The next question we keep getting asked is, well, how do you trust the accounts? When you’re running these huge companies with $10 billion, $20 billion turnover, you’ve got to have pretty decent controls.

And in our entire experience, 30 years investing in Asia, we think we can find one case where we’ve actually been deluded, completely deluded, by the accounts. We’ve had an experience that is very different to the general view that these companies are not reliable and it does come down to the cash: You need to know that the auditor has checked the cash with a head office of the company you’re dealing with. Not the Beijing office or the bank, not the local bank and so on.

But these are things you pick up over time. And then you have to know some of the social issues around supporting medical in the local region and stuff like that. Those are treated as CAPEX items and they are actually expenditure items. So you adjust your P/E ratios with that type of thing. I haven’t directly answered the question, but I don’t think investing in China is as difficult as it seems.

CT: Is your view that the financial services management industry is generally overpaid? Is it really hard for investors to find where you should pay people well?

KN: I mean, all of us in this room, I don’t think any of us can say we’re underpaid, with great respect. But there is difficulty in beating the market, it is not easy. And to produce a consistent – when I say consistent, a rolling performance that is a lot better than the market – it makes that extra 30 basis points insignificant when you start adding 6 per cent compound over 22 years.

I mean, it’s crazy to obsess about fees and, of course, what is required is more understanding by the administrative staff of government because they’re not helping this process, they’re actually aiding and abetting this idea of homogenising everyone down into silliness…

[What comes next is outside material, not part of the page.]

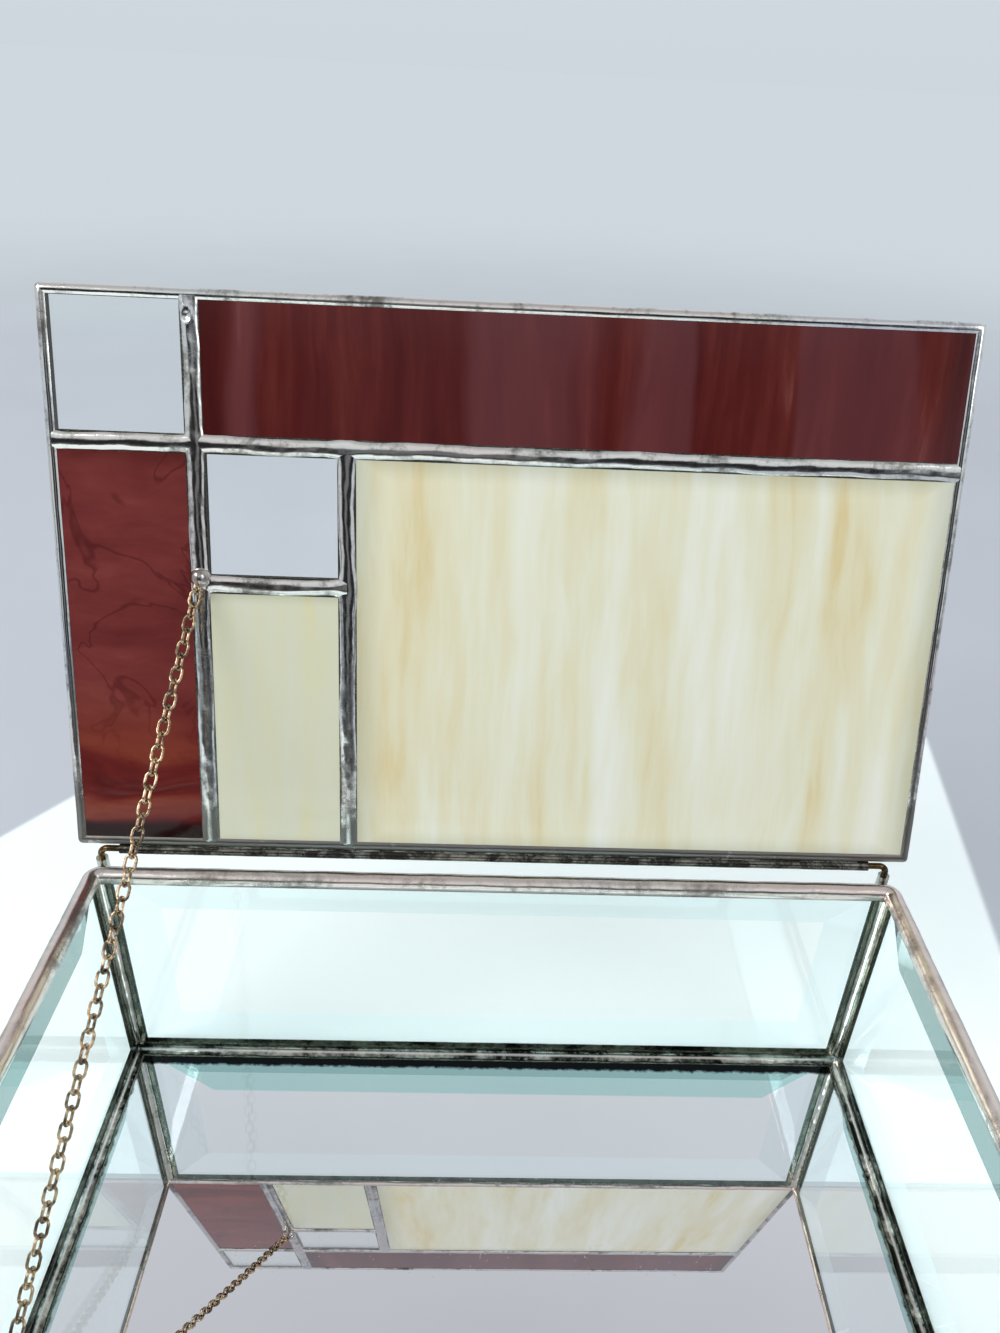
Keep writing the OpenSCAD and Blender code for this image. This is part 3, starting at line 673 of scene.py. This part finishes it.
def lumps(t, length, seed, across):
    """How far a bead's surface lies under its full shape, as a share of it: MOST_LUMPS times half the
    unevenness plus a half."""
    amount = MOST_LUMPS * bpy.context.scene.casket_metal.unevenness
    return amount * (0.5 + 0.5 * unevenness(t, length, seed, across))


def rim_section(t, length, seed):
    """The rim bead: a circle as wide as the seams' outside, from the foil's lower edge outside, over the top,
    to the foil's lower edge inside. Its radius is full at both edges and lumpy between. It is closed along
    the pane's foil."""
    inside = cad_box("rear_rim")[0][1] - INNER_Y
    r, centre = (SEAM_OUT - inside) / 2, (SEAM_OUT + inside) / 2
    height = RIM_TOP - r
    low = math.acos((RIM_LOW - height) / r)
    a = np.linspace(low, -low, 30)[None]
    k = 1 - lumps(t, length, seed, a) * (1 - (a / low) ** 8)
    corners = [(-FOIL_T, PANE_TOP + FOIL_T), (EDGE_T + FOIL_T, PANE_TOP + FOIL_T)]
    return closed(centre + r * k * np.sin(a), height + r * k * np.cos(a), corners)


def foot_section(t, length, seed):
    """The foot's outer bead: a shallow arc from the ground up to the foil's upper edge, closed along plate
    and pane."""
    middle, bulge = FOOT_TOP / 2, SEAM_OUT - LAP_OUT
    r = (middle**2 + bulge**2) / (2 * bulge)
    z = np.linspace(0, FOOT_TOP, 18)[None] + 0 * t
    rise = np.sqrt(r**2 - (z - middle) ** 2) - (r - bulge)
    rise = rise * (1 - 6 * lumps(t, length, seed, z / FOOT_TOP))
    return closed(LAP_OUT + rise, z, [(EDGE_T, FOOT_TOP), (EDGE_T, 0)])


def fillet_section(t, length, seed):
    """The foot's inner fillet: a hollow quarter circle between mirror and pane, drawn closer to their corner
    by lumps."""
    b = np.linspace(0, np.pi / 2, 14)[None]
    k = 1 - 3 * lumps(t, length, seed, b)
    out, up = -FOOT_FILLET * (1 - np.sin(b)) * k, FLOOR_TOP + FOOT_FILLET * (1 - np.cos(b)) * k
    out, up = np.minimum(out, -FOIL_T), np.maximum(up, FLOOR_TOP + FOIL_T)
    return closed(out, up, [(-FOIL_T, FLOOR_TOP + FOIL_T)])


def lid_edge_section(t, length, seed):
    """The lid's edge bead: an arc from the upper foil edge to the outside, and its mirror image below. Both
    arcs are centred inside the glass; the radius is full at the foil and lumpy outside. It is closed round
    the glass edge."""
    outside = LID_HI[0] - GLASS_HI[0]
    height = shut_box("lid_left_edge")[1][2] - EDGE_R
    first = -math.acos((FOIL_UP - height) / EDGE_R)
    a = np.linspace(first, np.pi / 2, 16)
    a, side = np.concatenate([a, a[::-1]])[None], np.repeat([1.0, -1.0], 16)[None]
    k = 1 - lumps(t, length, seed, np.where(side > 0, a, np.pi - a)) * np.minimum(1, (a - first) / 0.5)
    out = outside - EDGE_R + EDGE_R * k * np.sin(a)
    up = side * (height + EDGE_R * k * np.cos(a))
    return closed(out, up, [(FOIL_T, -FOIL_UP), (FOIL_T, FOIL_UP)])


def make_rim(finish):
    """One lumpy bead round the top of the four panes."""
    grid = swept_ring(INNER_X, INNER_Y, CORNER, rim_section, 3)
    settle(surface("rim_bead", [grid], wrap_u=True), finish, "rim_solder", "box",
           "rear_rim", "left_rim", "front_rim", "right_rim")


def make_foot(finish):
    """The bead outside and the fillet inside the foot of the four panes."""
    outer = swept_ring(INNER_X, INNER_Y, CORNER, foot_section, 11)
    inner = swept_ring(INNER_X, INNER_Y, CORNER, fillet_section, 17)
    settle(surface("foot_bead", [outer, inner], wrap_u=True), finish, "dark_solder", "box",
           "rear_foot_seam", "left_foot_seam", "front_foot_seam", "right_foot_seam")


def post_grids(sx, sy):
    """A corner seam: a round post outside, whose arc is centred inside both inner faces, and a hollow fillet
    inside. Both keep their edges on the foil. A rear post also holds the rod's leg in a sleeve with a rounded
    lower end, joined to it by a web with an oval section, from near the post's middle to the leg's."""
    z = np.linspace(FOOT_TOP, SEAM_TOP, 90)[:, None]
    length, seed = SEAM_TOP - FOOT_TOP, 20 + 3 * sx + sy
    r = SEAM_OUT + CORNER
    first = math.atan2(CORNER - WALL_LAP - JOINT_GAP, LAP_OUT + CORNER)
    a = np.linspace(first, np.pi / 2 - first, 30)[None]
    share = (2 * (a - first) / (np.pi / 2 - 2 * first) - 1) ** 8
    k = 1 - lumps(z - FOOT_TOP, length, seed, a) * (1 - share)
    core = [(-POST_CORE, EDGE_T), (-POST_CORE, -POST_CORE), (EDGE_T, -POST_CORE)]
    post = points_at(*closed(-CORNER + r * k * np.cos(a), -CORNER + r * k * np.sin(a), core), z)
    b = np.linspace(0, np.pi / 2, 12)[None]
    k = 1 - 3 * lumps(z - FOOT_TOP, length, seed + 7, b)
    x = np.minimum(-CORNER_FILLET * (1 - np.sin(b)) * k, -FOIL_T)
    y = np.minimum(-CORNER_FILLET * (1 - np.cos(b)) * k, -FOIL_T)
    grids = [post, points_at(*closed(x, y, [(-FOIL_T, -FOIL_T)]), z)]
    if sy > 0:
        leg_x, leg_y = LEG_X - INNER_X, AXIS[1] - INNER_Y
        radius, top = ROD_R + SLEEVE_WALL, RIM_TOP - SLEEVE_DROP
        end = SLEEVE_LOW - radius * np.cos(np.linspace(0.05, np.pi / 2, 10))
        z = np.concatenate([end, np.linspace(SLEEVE_LOW, top, 46)[1:]])[:, None]
        b = circle(24)[None]
        wide = radius * np.sqrt(1 - np.clip((SLEEVE_LOW - z) / radius, 0, 1) ** 2)
        wide = wide * (1 - lumps(z - z[0], top - z[0, 0], seed + 13, b / 4))
        grids.append(points_at(leg_x + wide * np.cos(b), leg_y + wide * np.sin(b), z))
        z = np.linspace(SLEEVE_LOW, SEAM_TOP, 40)[:, None]
        wide = 0.8 * radius * (1 - 2 * lumps(z - SLEEVE_LOW, SEAM_TOP - SLEEVE_LOW, seed + 17, b / 4))
        middle, reach = (leg_y + WEB_NEAR) / 2, (leg_y - WEB_NEAR) / 2
        grids.append(points_at(leg_x + wide * np.cos(b), middle + reach * np.sin(b), z))
    return [(g + [INNER_X, INNER_Y, 0]) * [sx, sy, 1] for g in grids]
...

CT: I know you don’t like the billionaire tag and it sounds very tabloid; however, what do you think of the Bill Gates, Warren Buffett theory where they don’t want to destroy their children by giving them more than $15 million, and the rest is going to be given away in a pledge so that you actually, presumably, get fulfilled and happy by giving it away? I don’t know your answer on this, I’m asking you if you’re happy to share. What’s your plan for your billions?

KN: I think it’s a good plan, you know, with these foundations you could set up, they’re good because you’re required to give out 5 per cent a year so that’s a great thing…But my big problem is to find a project that really can make a difference. And that sounds like a whack but it’s not so easy to think of something that really matters. And that’s why I so admired George Soros. He’s attacked the problems of society, and all the stuff I’m doing is really just remedial work. It doesn’t really get to the question of how we connect with the more spiritual sense of the world, in terms of saying actually it’s not all about you the individual…

There’s a real message here that we’ve seen with the whole change in society about women’s positions, incomes, the [same-sex] marriage thing coming through now – society has changed. So there is the opportunity to make these changes and that’s what I’m trying to find, what is really worthwhile. And it won’t be about carbon or one of these sort of yesterday stories, because those things will be resolved. We’ve got to think past that, we’ve got to think about tomorrow.